## What you will do
Your task is to output the data exactly as it stands.

--- BEGIN ---

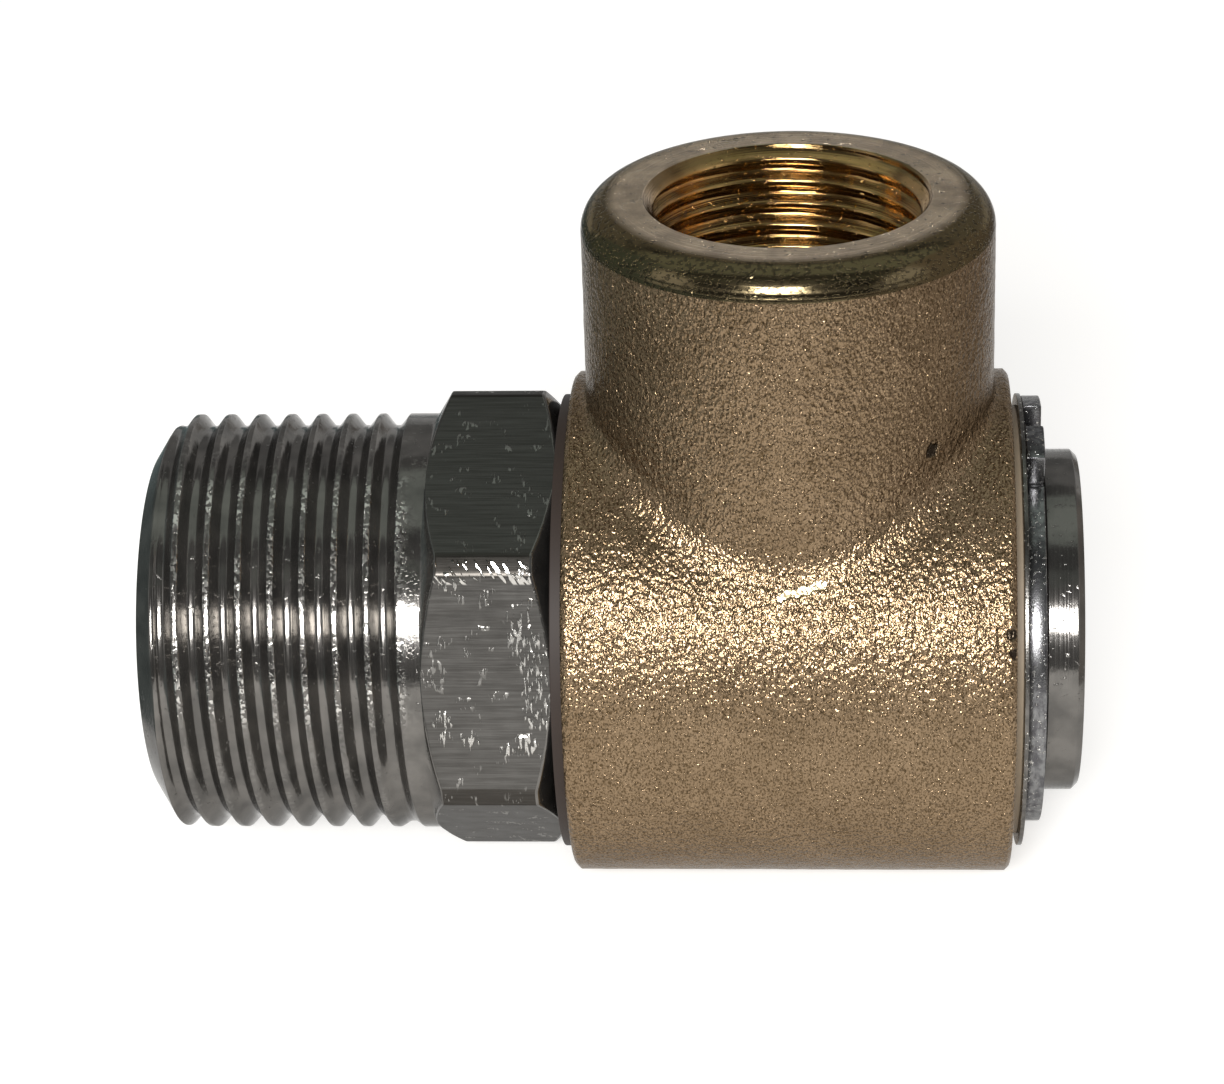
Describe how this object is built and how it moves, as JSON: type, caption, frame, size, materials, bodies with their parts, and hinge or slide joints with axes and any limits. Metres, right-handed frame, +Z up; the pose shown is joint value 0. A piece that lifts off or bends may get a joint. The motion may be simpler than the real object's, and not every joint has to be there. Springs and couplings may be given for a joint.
{
  "type": "hydraulic swivel joint",
  "caption": "Right-angle hydraulic swivel joint: a brass body with a threaded port turns on a plated steel stem with a male thread and a hexagon.",
  "frame": {"origin": "centre of the hexagon's shoulder face, where the male thread ends", "axes": "+X along the stem from the male thread towards the circlip, +Z up the port"},
  "size_m": [0.0592, 0.0324, 0.0457],
  "materials": {
    "plated_steel": "bright nickel plate",
    "seal_rubber": "matt",
    "backup_plastic": "matt",
    "thrust_plastic": "matt",
    "washer_steel": "bright",
    "spring_steel": "bright",
    "blasted_brass": "blasted, machined at the ends and the port"
  },
  "bodies": {
    "stem": {"swivel_stem": "plated_steel", "thread_side_o_ring": "seal_rubber", "thread_side_backup_ring": "backup_plastic", "end_side_o_ring": "seal_rubber", "end_side_backup_ring": "backup_plastic", "hex_side_washer": "thrust_plastic", "end_side_washer": "thrust_plastic", "steel_washer": "washer_steel", "circlip": "spring_steel"},
    "housing": {"swivel_body": "blasted_brass"}
  },
  "joints": [
    {"name": "swivel", "type": "hinge", "parent": "stem", "child": "housing", "pos_m": [0.02275, 0, 0], "axis": [1, 0, 0], "continuous": true}
  ]
}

--- END ---

## Right answer
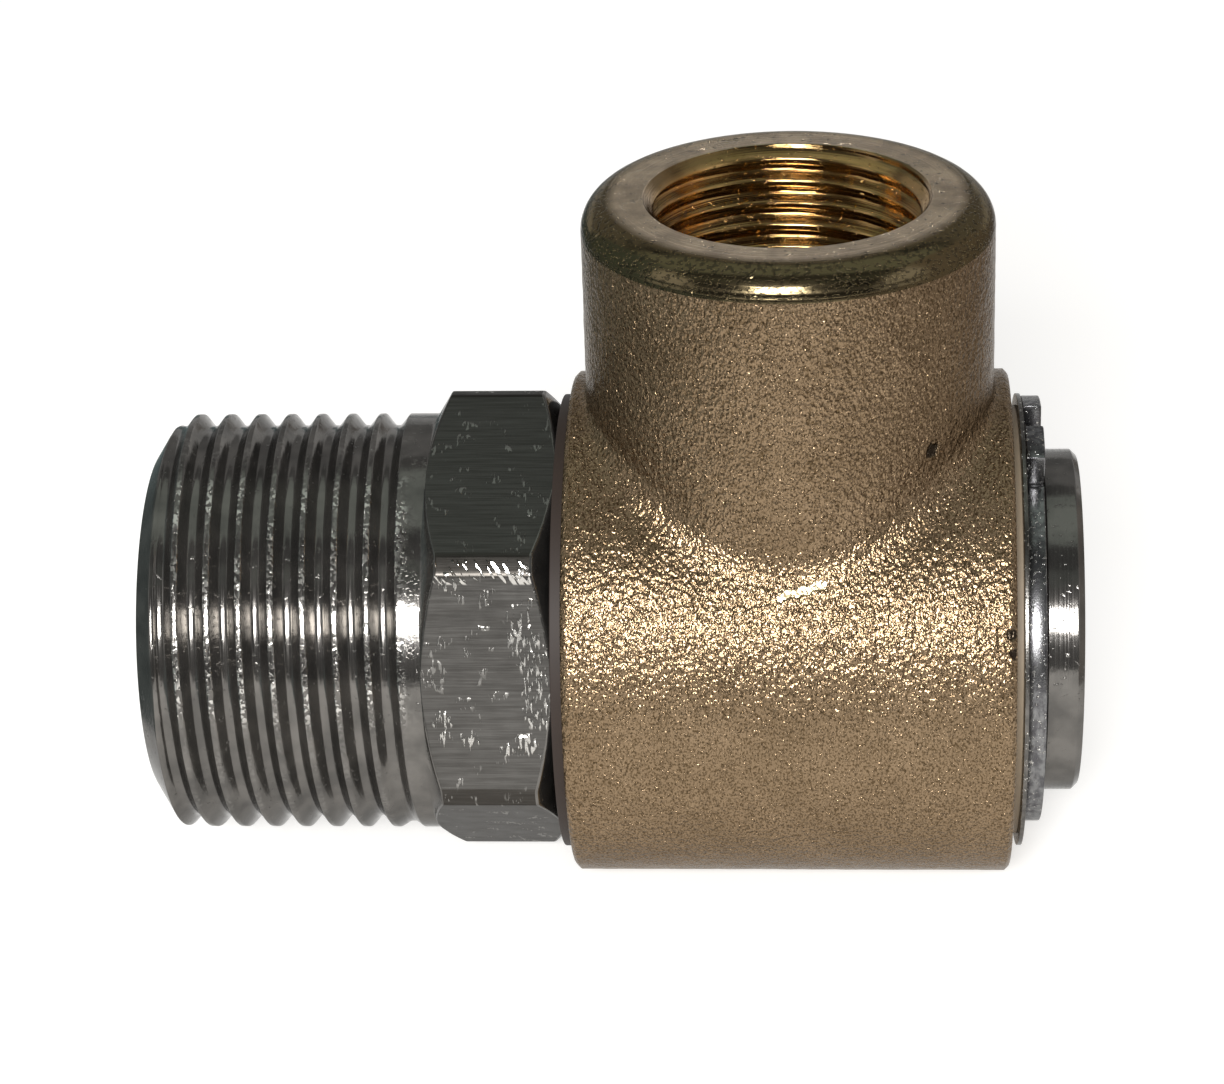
Describe how this object is built and how it moves, as JSON: type, caption, frame, size, materials, bodies with their parts, and hinge or slide joints with axes and any limits. Metres, right-handed frame, +Z up; the pose shown is joint value 0. A piece that lifts off or bends may get a joint. The motion may be simpler than the real object's, and not every joint has to be there. Springs and couplings may be given for a joint.
{
  "type": "hydraulic swivel joint",
  "caption": "Right-angle hydraulic swivel joint: a brass body with a threaded port turns on a plated steel stem with a male thread and a hexagon.",
  "frame": {"origin": "centre of the hexagon's shoulder face, where the male thread ends", "axes": "+X along the stem from the male thread towards the circlip, +Z up the port"},
  "size_m": [0.0592, 0.0324, 0.0457],
  "materials": {
    "plated_steel": "bright nickel plate",
    "seal_rubber": "matt",
    "backup_plastic": "matt",
    "thrust_plastic": "matt",
    "washer_steel": "bright",
    "spring_steel": "bright",
    "blasted_brass": "blasted, machined at the ends and the port"
  },
  "bodies": {
    "stem": {"swivel_stem": "plated_steel", "thread_side_o_ring": "seal_rubber", "thread_side_backup_ring": "backup_plastic", "end_side_o_ring": "seal_rubber", "end_side_backup_ring": "backup_plastic", "hex_side_washer": "thrust_plastic", "end_side_washer": "thrust_plastic", "steel_washer": "washer_steel", "circlip": "spring_steel"},
    "housing": {"swivel_body": "blasted_brass"}
  },
  "joints": [
    {"name": "swivel", "type": "hinge", "parent": "stem", "child": "housing", "pos_m": [0.02275, 0, 0], "axis": [1, 0, 0], "continuous": true}
  ]
}